What needs to be done: Reproduce exactly the lines of the material beneath, from the line that contains "the ash lip." to the line that contains "obj.matrix_parent_inverse = Matrix.Identity(4)", both included, and no other lines.

[Saved data entries]
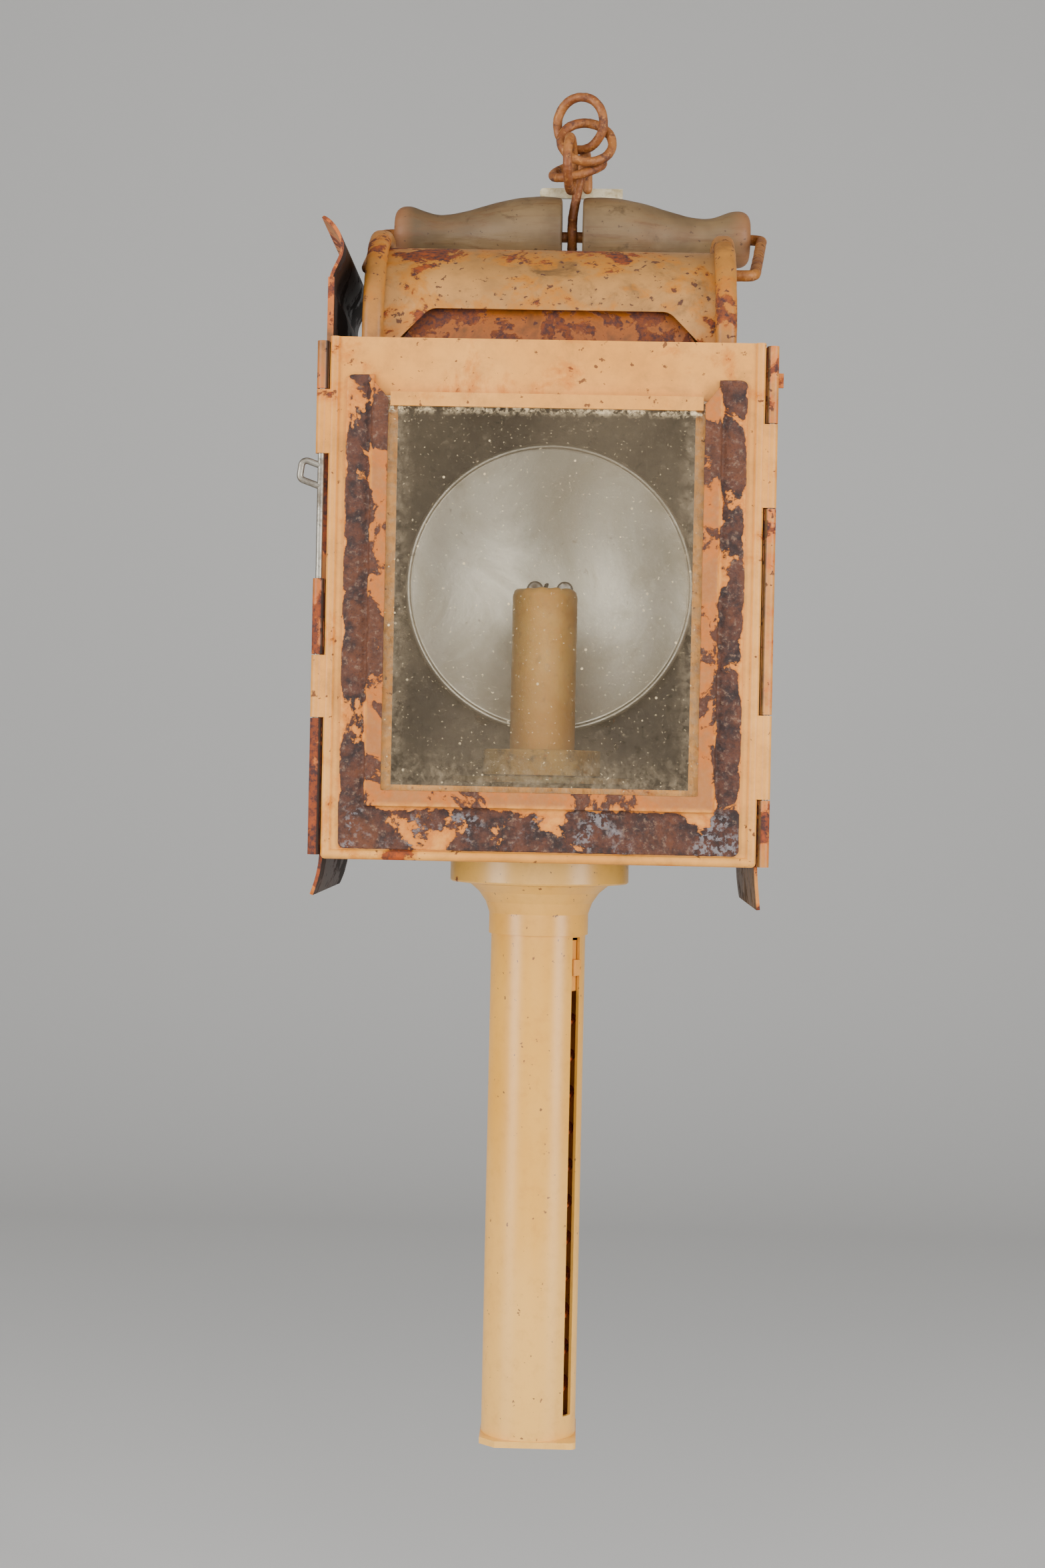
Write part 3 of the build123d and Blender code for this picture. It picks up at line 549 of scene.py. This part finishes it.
def candle():
    """Candle with a chipped, slightly slumped top edge and a shallow melt pool around the wick."""
    lo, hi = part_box("candle")
    cx, cy = (lo[0] + hi[0]) / 2, (lo[1] + hi[1]) / 2
    low, top = lo[2], hi[2]
    r0 = (hi[0] - lo[0]) / 2
    rings = [(r0 * 0.96, low), (r0 * 0.985, low + 0.001)]
    rings += [(r0 * 0.985, low + 0.001 + (top - low - 0.004) * i / 40) for i in range(1, 41)]
    rings += [(r0 * 0.975, top - 0.0022), (r0 * 0.94, top - 0.0010), (r0 * 0.87, top - 0.0003),
              (r0 * 0.76, top - 0.0002), (r0 * 0.6, top - 0.0007), (r0 * 0.42, top - 0.0013),
              (r0 * 0.2, top - 0.0016)]
    steps = 72
    bm = bmesh.new()
    rows = []
    for r, z in rings:
        row = []
        for i in range(steps):
            a = 2 * pi * i / steps
            n = noise.noise(Vector((cos(a) * 1.4, sin(a) * 1.4, z * 45)))
            n2 = noise.noise(Vector((cos(a) * 3, sin(a) * 3, z * 150 + 7)))
            near_top = max(0.0, 1 - (top - z) / 0.006)
            rr = r * (1 + 0.010 * n - 0.004)
            zz = z + (0.0009 * n2 - 0.0007) * near_top * (r / r0) ** 2
            row.append(bm.verts.new((cx + rr * cos(a), cy + rr * sin(a), zz)))
        rows.append(row)
    close_stack(bm, rows)
    seat(link("wax_candle", bm, WAX), "candle", "candle_stack")


def wick():
    """Burnt stub of wick that leans a little."""
    lo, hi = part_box("wick")
    thick, steps = 0.0008, 20
    x, y, z = lo[0] + thick, hi[1] - thick, lo[2]
    lean = ((0.0, 0.0, 0.8), (0.05, 1.0, 0.78), (0.2, 2.0, 0.74), (0.45, 2.7, 0.62), (0.6, 3.0, 0.35))
    bm = bmesh.new()
    rows = []
    for dx, dz, r in lean:
        row = []
        for i in range(steps):
            a = 2 * pi * i / steps
            rr = r * MM * (1 + 0.12 * noise.noise(Vector((cos(a) * 2, sin(a) * 2, dz))))
            row.append(bm.verts.new((x + dx * MM + rr * cos(a), y + rr * sin(a), z + dz * MM)))
        rows.append(row)
    close_stack(bm, rows)
    seat(link("burnt_wick", bm, WICK), "wick", "candle_stack")


candle()
wick()


# ---------------------------------------------------------------- stage, lights and camera
def sweep_floor():
    """Pale floor that curves up into a wall. The lantern hangs above it by its bracket, with room to draw the
    tube down."""
    low = cad_box[0][2] - DRAW_ROOM
    profile = [(-2.2, 0.0), (0.9, 0.0)]
    for i in range(1, 13):
        a = radians(90) * i / 12
        profile.append((0.9 + 0.6 * sin(a), 0.6 - 0.6 * cos(a)))
    profile.append((1.5, 2.6))
    bm = bmesh.new()
    rows = [[bm.verts.new((x, y, low + z)) for x in (-3.2, 3.2)] for y, z in profile]
    for a, b in zip(rows[:-1], rows[1:]):
        bm.faces.new((a[0], a[1], b[1], b[0])).smooth = True
    mesh = bpy.data.meshes.new("floor")
    bm.to_mesh(mesh)
    obj = bpy.data.objects.new("floor", mesh)
    bpy.context.collection.objects.link(obj)
    g = Graph("floor_paper")
    cloud = g.noise(0.4, 3, 0.5)
    mesh.materials.append(g.finish(g.mix(cloud, (0.60, 0.59, 0.57), (0.66, 0.65, 0.63)), 0.9))


def area(name, place, aim, size, power):
    """A soft rectangular light that looks at a point."""
    data = bpy.data.lights.new(name, "AREA")
    data.shape, data.size, data.size_y = "RECTANGLE", size[0], size[1]
    data.energy = power
    obj = bpy.data.objects.new(name, data)
    obj.location = place
    obj.rotation_euler = (Vector(aim) - Vector(place)).to_track_quat("-Z", "Y").to_euler()
    bpy.context.collection.objects.link(obj)


sweep_floor()
area("box_left", (-0.95, -0.75, 0.12), (0, -0.05, -0.04), (0.45, 1.1), 17)
area("box_right", (0.95, -0.75, 0.12), (0, -0.05, -0.04), (0.45, 1.1), 17)
area("top_fill", (0.0, -0.7, 1.0), (0, 0, 0), (1.0, 0.8), 3)
area("front_fill", (0.0, -1.6, 0.25), (0, 0, -0.02), (1.2, 0.9), 10)
world = bpy.data.worlds.new("studio")
world.use_nodes = True
sky = world.node_tree.nodes["Background"]
sky.inputs["Color"].default_value = (0.95, 0.97, 1.0, 1.0)
sky.inputs["Strength"].default_value = 0.24
bpy.context.scene.world = world

camera_data = bpy.data.cameras.new("camera")
camera_data.sensor_fit = "VERTICAL"
camera_data.sensor_height = 36
camera_data.sensor_width = 24
camera_data.lens = 57.4
camera_data.clip_start = 0.02
camera = bpy.data.objects.new("camera", camera_data)
bpy.context.collection.objects.link(camera)
bpy.context.scene.camera = camera
YAW, PITCH, ROLL = radians(1.31), radians(-0.17), radians(1.2)
EYE = (0.0122, -0.845, -0.0526)
camera.matrix_world = (Matrix.Translation(EYE) @ Matrix.Rotation(YAW, 4, "Z")
                       @ Matrix.Rotation(pi / 2 + PITCH, 4, "X") @ Matrix.Rotation(ROLL, 4, "Z"))
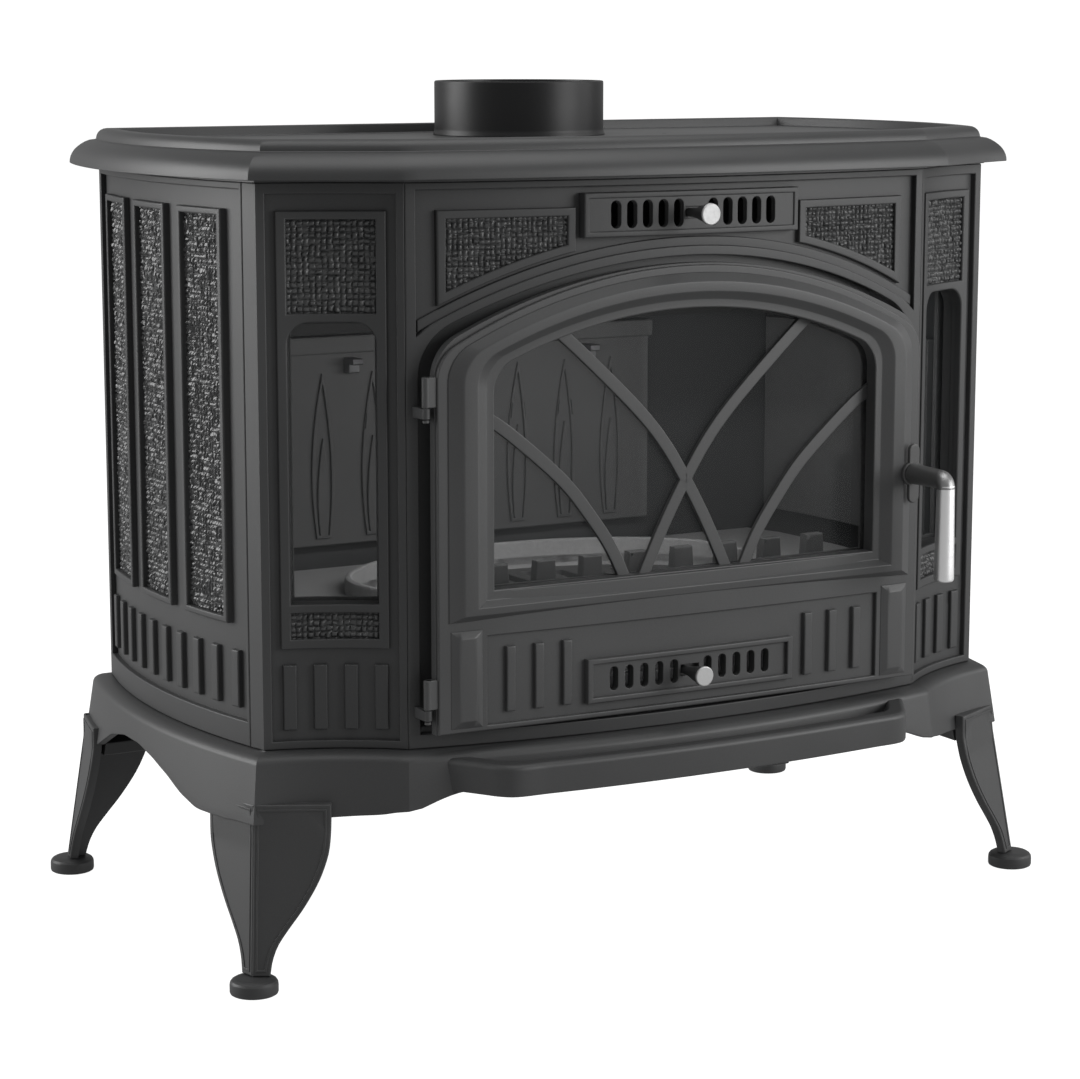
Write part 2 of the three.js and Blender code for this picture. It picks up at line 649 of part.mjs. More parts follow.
const topPlate = cut(
  unite(cut(plateTop, under), cut(common(seatRing, plateTop), seatHole)),
  sunk,
  post(0, 0, 600, 700, 62, 62, 48),
  post(128, -38, 600, 700, 2.2, 2.2, 10),
);
add("top_plate", cut(topPlate, raise(grown(BODY, 1), 600, BODY_TOP + GAP)), IRON);

const collarProfile = [
  [60, TOP_SUNK + GAP], [COLLAR_OUTER + 1.4, TOP_SUNK + GAP], [COLLAR_OUTER + 0.4, TOP_SUNK + 2.5],
  [COLLAR_OUTER, TOP_SUNK + 5], [COLLAR_OUTER, COLLAR_TOP - 1.2], [COLLAR_OUTER - 1.2, COLLAR_TOP],
  [COLLAR_INNER + 0.8, COLLAR_TOP], [COLLAR_INNER, COLLAR_TOP - 0.8], [COLLAR_INNER, TOP_SUNK + 8],
  [60, TOP_SUNK + 8],
];
const collarTurn = collarProfile.map(([r, z]) => new THREE.Vector2(r, z));
const collar = new THREE.LatheGeometry([...collarTurn, collarTurn[0].clone()], 40).rotateX(Math.PI / 2);
add("flue_collar", solid(collar), IRON);

// ---- Door ----------------------------------------------------------------------------------------
const doorOutline = arched(DOOR_HALF, DOOR_BOTTOM, DOOR_CROWN, 448, 32);
const paneHole = arched(PANE_HALF, PANE_BOTTOM, PANE_CROWN, 420, 28);
const slab = common(
  through(doorFace, doorOutline, 200, 330, paneHole),
  layer(doorFace, -11, 0, -240, 240, 190, 580),
);
const surround = common(
  through(
    doorFace,
    arched(224.2, 291, 561, 452, 34),
    200, 330,
    arched(190, 307, 538.5, 430, 28),
  ),
  layer(doorFace, -1, 6.5, -240, 240, 280, 570),
);
const lowerField = common(
  through(doorFace, rect(-189, 189, 205.5, 278), 200, 330),
  layer(doorFace, -3.5, 20, -200, 200, 200, 285),
);
const lowerParts = [];
for (const way of [-1, 1]) {
  lowerParts.push(rect(way * 207.5 - 14, way * 207.5 + 14, 204.5, 284));
  for (const x of [117, 142.5, 168]) lowerParts.push(rect(way * x - 4, way * x + 4, 214.5, 268));
}
const lowerRelief = lowerParts.map((points) => {
  const height = Math.abs(points[0][0]) > 190 ? 3.5 : 0.5;
  return common(through(doorFace, points, 200, 330), layer(doorFace, -4, height, -230, 230, 200, 290));
});
const ventFrame = common(
  through(doorFace, rect(-99.7, 99.7, 213.2, 250.1), 200, 330, rect(-94, 94, 218, 245.4)),
  layer(doorFace, -4, 2.5, -100, 100, 205, 260),
);
const slidePocket = common(
  through(doorFace, rect(-94, 94, 216.5, 246.7), 200, 330),
  layer(doorFace, -20, -6.5, -95, 95, 205, 260),
);
const doorLugs = [463, 222].map((z) => {
  const tab = box(HINGE[0], -229, HINGE[1] - 4.5, HINGE[1] + 4.5, z, z + 24);
  return cut(unite(post(...HINGE, z, z + 24, 5.5, 5.5, 20), tab), pinHole(z - 5, z + 30, 3.15));
});
const spindleHole = rod(...SPINDLE, -330, -200, 6.4, 6.4, 20);
const door = cut(
  unite(cut(unite(slab, surround), lowerField), ...lowerRelief, ventFrame, ...doorLugs),
  slidePocket,
  ...ventSlots(LOWER_VENT_Z, 7.4, 19.7).map((points) => through(doorFace, points, 200, 330)),
  through(doorFace, knobPass(LOWER_VENT_Z), 200, 330),
  spindleHole,
  pinHole(222 - 5, 222 + 24.5, 3.15),
  pinHole(463 - 5, 463 + 24.5, 3.15),
);
add("door", door, IRON);
add("lower_air_slide", airSlide(doorFace, LOWER_VENT_Z, 84, 25, -9.6, -7.2, -292, -321.6, 7.4, 19.7), IRON);
add("lower_knob_cap", rod(SLIDE_REST, LOWER_VENT_Z, -323.8, -321.8, 8.4, 8.4, 32), STEEL);
const slideGuard = common(
  through(doorFace, rect(-100, 100, 210, 252), 200, 330, rect(-82, 82, 220, 243)),
  layer(doorFace, -13.6, -11.3, -101, 101, 205, 260),
);
add("lower_slide_guard", slideGuard, DARK);

// ---- Window: tracery, pane, seal and clips ---------------------------------------------------------
function ribbon(points, width) {
  const line = points.map(([x, z]) => new THREE.Vector3(x, z, 0));
  const path = new THREE.CatmullRomCurve3(line, false, "centripetal");
  const spots = path.getPoints(14);
  const left = [];
  const right = [];
  spots.forEach((p, i) => {
    const t = path.getTangent(i / 14);
    left.push([p.x - (t.y * width) / 2, p.y + (t.x * width) / 2]);
    right.push([p.x + (t.y * width) / 2, p.y - (t.x * width) / 2]);
  });
  return [...left, ...right.reverse()];
}
const tall = [[-123, 521], [-94, 495], [-46, 450], [-20, 420], [2, 386], [22, 350], [42, 308]];
const short = [[-188, 453], [-164, 438], [-117, 398], [-90, 366], [-70, 337], [-56, 308]];
const bars = [tall, short].flatMap((line) => [line, line.map(([x, z]) => [-x, z])]);
const traceryRim = through(
  doorFace,
  arched(PANE_HALF + 10, PANE_BOTTOM - 9, PANE_CROWN + 9, 429, 36),
  0, 400,
  arched(PANE_HALF + 2, PANE_BOTTOM - 1, PANE_CROWN + 2, 422, 29),
);
const traceryFlat = unite(traceryRim, ...bars.map((line) => through(doorFace, ribbon(line, 10.5), 0, 400)));
const clipShape = arched(PANE_HALF + 9, PANE_BOTTOM - 8, PANE_CROWN + 8, 428, 35);
const traceryClip = through(doorFace, clipShape, 0, 400);
const tracery = common(common(traceryFlat, traceryClip), layer(doorFace, -14.6, -11.3, -200, 200, 290, 560));
add("window_tracery", tracery, IRON);
const pane = common(
  through(doorFace, arched(PANE_HALF + 7, PANE_BOTTOM - 6, PANE_CROWN + 6, 426, 33), 0, 400),
  layer(doorFace, -18.9, -14.9, -200, 200, 290, 560),
);
add("door_glass", pane, GLASS);
const sealRing = common(
  through(
    doorFace,
    arched(PANE_HALF + 24, PANE_BOTTOM - 23, PANE_CROWN + 23, 442, 48),
    0, 400,
    arched(PANE_HALF + 13, PANE_BOTTOM - 12, PANE_CROWN + 12, 432, 38),
  ),
  layer(doorFace, -19, -11.3, -230, 230, 280, 560),
);
add("door_seal", sealRing, ROPE);
const paneHolder = common(
  through(
    doorFace,
    arched(PANE_HALF + 12, PANE_BOTTOM - 11, PANE_CROWN + 11, 431, 37),
    0, 400,
    arched(PANE_HALF + 1, PANE_BOTTOM, PANE_CROWN - 1, 419, 27),
  ),
  layer(doorFace, -21.6, -19.2, -200, 200, 290, 560),
);
add("glass_holder", paneHolder, DARK);

// ---- Handle and latch ---------------------------------------------------------------------------------
const doorSkin = -doorFace.curve(SPINDLE[0]);
const plateShape = [
  ...arc(SPINDLE[0] + 1, SPINDLE[1] + 20, 5.5, 0, Math.PI, 6),
  ...arc(SPINDLE[0] + 1, SPINDLE[1] - 20, 5.5, Math.PI, 2 * Math.PI, 6),
];
const handlePlate = cut(
  unite(
    through(doorFace, plateShape, -doorSkin + 6.9, -doorSkin + 10),
    rod(...SPINDLE, doorSkin - 10, doorSkin - 7.4, 10.5, 10.5, 24),
  ),
  spindleHole,
);
add("handle_plate", handlePlate, DARK);
const GRIP_Y = doorSkin - 55.5;
const elbow = solid(new THREE.SphereGeometry(7.6, 20, 14).translate(SPINDLE[0], GRIP_Y, SPINDLE[1]));
const handleArm = unite(
  rod(...SPINDLE, GRIP_Y, doorSkin - 10.4, 7.6, 9, 20),
  rod(...SPINDLE, doorSkin - 11, KEEPER_Y + 0.1, 6, 6, 20),
  elbow,
  post(SPINDLE[0], GRIP_Y, SPINDLE[1] - 9, SPINDLE[1], 7.2, 7.6, 20),
  post(SPINDLE[0], GRIP_Y, SPINDLE[1] - 78, SPINDLE[1] - 8, 3, 3, 12),
);
add("handle_arm", handleArm, IRON);
const gripTurn = [[3.4, -86], [6, -86], [7.1, -84.5], [7.1, -70], [6.3, -9.3], [3.4, -9.3], [3.4, -86]].map(
  ([r, z]) => new THREE.Vector2(r, z),
);
const grip = new THREE.LatheGeometry(gripTurn, 28).rotateX(Math.PI / 2);
add("handle_grip", solid(grip.translate(SPINDLE[0], GRIP_Y, SPINDLE[1])), STEEL);
const CAM_Y = KEEPER_Y + 0.4;
const cam = unite(
  rod(...SPINDLE, CAM_Y, CAM_Y + 6, 9, 9, 20),
  box(SPINDLE[0] - 6, SPINDLE[0] + 6, CAM_Y, CAM_Y + 6, SPINDLE[1] - CAM_REACH, SPINDLE[1]),
);
add("latch_cam", cam, ZINC);

// ---- Firebox ------------------------------------------------------------------------------------------
const liningBack = wall(0, 96, 1, 0, () => 0);
const lancet = (u) => {
  const half = 11;
  const right = [
    [half * 0.62, 300], [half * 0.95, 340], [half, 370], [half * 0.75, 410], [half * 0.35, 435], [0, 447],
  ];
  return [...right, ...right.slice(0, -1).reverse().map(([a, z]) => [-a, z])].map(([a, z]) => [u + a, z]);
};
const lancets = [-3, -2, -1, 0, 1, 2, 3].map((i) => through(liningBack, lancet(i * 50.5), -0.5, 2));
const backLining = unite(box(-194, 194, 96, 104, 289, 466), box(-194, 194, 88, 104, 465, 481), ...lancets);
add("lining_back", backLining, DARK);
const liningSide = layer(side, -34, -27, -128, 134, 289, 478, 12);
addPair("lining_side", liningSide, DARK);
const hook = unite(box(119, 129, 84, 95.7, 447, 461), box(119, 129, 76, 84.5, 455, 461));
addPair("baffle_hook", hook, ZINC);
const baffleShape = [[86, 484], [-118, 556], [-118, 562], [86, 490]];
const baffle = solid(
  new THREE.ExtrudeGeometry(outline(baffleShape), { depth: 560, bevelEnabled: false })
    .rotateY(Math.PI / 2)
    .rotateX(Math.PI / 2)
    .translate(-280, 0, 0),
);
add("baffle", baffle, DARK);

// The hearth: a shelf on short walls with an oval well that carries the grate.
const WELL = [190, 118];
const WELL_Y = -62;
const circle = arc(0, 0, 1, 0, 2 * Math.PI * (1 - 1 / 30), 29);
const oval = (rx, ry) => circle.map(([x, y]) => [x * rx, WELL_Y + y * ry]);
const shelfEdge = [
  [-300, -200], [300, -200], [322, -120], [326, -40], [318, 50], [305, 88], [-305, 88], [-318, 50],
  [-326, -40], [-322, -120],
];
const hearthLegs = [[-290, -186], [290, -186], [-290, 70], [290, 70]];
const hearth = unite(
  raise(shelfEdge, 262, 270, oval(...WELL)),
  raise(oval(WELL[0] + 7, WELL[1] + 7), 248, 284, oval(...WELL)),
  raise(oval(WELL[0] + 5, WELL[1] + 5), 240, 248.5, oval(WELL[0] - 14, WELL[1] - 14)),
  ...hearthLegs.map(([x, y]) => box(x - 8, x + 8, y - 8, y + 8, FLOOR_TOP + GAP, 262.5)),
);
add("hearth_ring", hearth, DARK);
const grateSlots = [];
for (let i = -6; i <= 6; i++) {
  const reach = 102 * Math.sqrt(1 - ((Math.abs(i) * 27 + 7) / 176) ** 2);
  grateSlots.push(box(i * 27 - 7, i * 27 + 7, WELL_Y - reach, WELL_Y + reach, 240, 270));
}
add("grate", cut(raise(oval(WELL[0] - 1.5, WELL[1] - 1.5), 249, 259), ...grateSlots), DARK);
const teeth = [];
const guardFace = wall(0, -205, 1, 0, () => 0);
for (let i = -4; i <= 4; i++) {
  const x = i * 45;
  teeth.push(through(guardFace, [[x - 12, 279], [x + 12, 279], [x + 9, 318], [x - 9, 318]], -5, 5));
}
const guardBar = through(guardFace, rect(-198, 198, 270.3, 280), -6, 6);
add("log_guard", unite(guardBar, ...teeth), DARK);

const panBody = cut(
  box(-140, 140, -205, 55, FLOOR_TOP + GAP, 226),
  box(-137.5, 137.5, -202.5, 52.5, FLOOR_TOP + 3, 240),
);
const panGrip = cut(box(-34, 34, -219, -204.5, 206, 216), box(-28, 28, -213.5, -205, 200, 220));
add("ash_pan", unite(panBody, panGrip), ZINC);

// A lug under the ash lip.
const lug = cut(box(72, 106, -284, -264, 136, FLOOR_UNDER - GAP), box(84, 91, -290, -260, 130, 142));
add("lip_bracket", lug, IRON);

// ---- Put the origin under the middle of the stove ---------------------------------------------------------
const bounds = new THREE.Box3().setFromObject(stove);
const middle = bounds.getCenter(new THREE.Vector3());
for (const mesh of stove.children) mesh.geometry.translate(-middle.x, -middle.y, -bounds.min.z);

export default stove;
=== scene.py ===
# %% [markdown]
# # A cast-iron wood stove, finished in Blender
#
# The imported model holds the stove's sizes, its joints and what collides. This notebook builds what
# is seen: every casting with its rounded edges, the woven and hammered relief in its framed
# panels, and the finishes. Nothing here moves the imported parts: each new piece is made in the same
# frame and rides on the same body.

# %% Load the frame
import math

import bpy
import numpy as np
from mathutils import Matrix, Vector
from mathutils.geometry import delaunay_2d_cdt


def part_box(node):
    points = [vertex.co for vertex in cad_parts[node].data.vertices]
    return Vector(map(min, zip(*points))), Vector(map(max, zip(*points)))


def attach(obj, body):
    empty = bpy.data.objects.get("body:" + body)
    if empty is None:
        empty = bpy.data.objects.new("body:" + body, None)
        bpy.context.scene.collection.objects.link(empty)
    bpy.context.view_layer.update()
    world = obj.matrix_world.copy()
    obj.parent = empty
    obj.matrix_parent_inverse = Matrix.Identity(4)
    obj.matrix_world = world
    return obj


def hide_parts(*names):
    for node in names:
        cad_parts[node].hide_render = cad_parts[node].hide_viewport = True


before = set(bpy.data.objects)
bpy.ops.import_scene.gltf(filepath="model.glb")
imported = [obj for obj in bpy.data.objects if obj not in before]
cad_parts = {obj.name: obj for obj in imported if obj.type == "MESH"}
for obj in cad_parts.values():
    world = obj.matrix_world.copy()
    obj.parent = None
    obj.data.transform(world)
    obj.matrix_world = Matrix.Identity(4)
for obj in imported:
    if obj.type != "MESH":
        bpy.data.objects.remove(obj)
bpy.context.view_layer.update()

# %% [markdown]
# ## Measures
#
# A foundry draws a stove round its flue, so the lengths below are millimetres with the flue's axis
# at x = 0, y = 0. The frame says where that axis is, and how high the floor of the base and the
# top of the body stand. Everything is turned into metres in one place, when a piece's mesh is
# made.

# %% Measures taken from the frame
MM = 0.001


def middle(node):
    low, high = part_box(node)
    return (low + high) / 2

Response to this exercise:
// A lug under the ash lip.
const lug = cut(box(72, 106, -284, -264, 136, FLOOR_UNDER - GAP), box(84, 91, -290, -260, 130, 142));
add("lip_bracket", lug, IRON);

// ---- Put the origin under the middle of the stove ---------------------------------------------------------
const bounds = new THREE.Box3().setFromObject(stove);
const middle = bounds.getCenter(new THREE.Vector3());
for (const mesh of stove.children) mesh.geometry.translate(-middle.x, -middle.y, -bounds.min.z);

export default stove;
=== scene.py ===
# %% [markdown]
# # A cast-iron wood stove, finished in Blender
#
# The imported model holds the stove's sizes, its joints and what collides. This notebook builds what
# is seen: every casting with its rounded edges, the woven and hammered relief in its framed
# panels, and the finishes. Nothing here moves the imported parts: each new piece is made in the same
# frame and rides on the same body.

# %% Load the frame
import math

import bpy
import numpy as np
from mathutils import Matrix, Vector
from mathutils.geometry import delaunay_2d_cdt


def part_box(node):
    points = [vertex.co for vertex in cad_parts[node].data.vertices]
    return Vector(map(min, zip(*points))), Vector(map(max, zip(*points)))


def attach(obj, body):
    empty = bpy.data.objects.get("body:" + body)
    if empty is None:
        empty = bpy.data.objects.new("body:" + body, None)
        bpy.context.scene.collection.objects.link(empty)
    bpy.context.view_layer.update()
    world = obj.matrix_world.copy()
    obj.parent = empty
    obj.matrix_parent_inverse = Matrix.Identity(4)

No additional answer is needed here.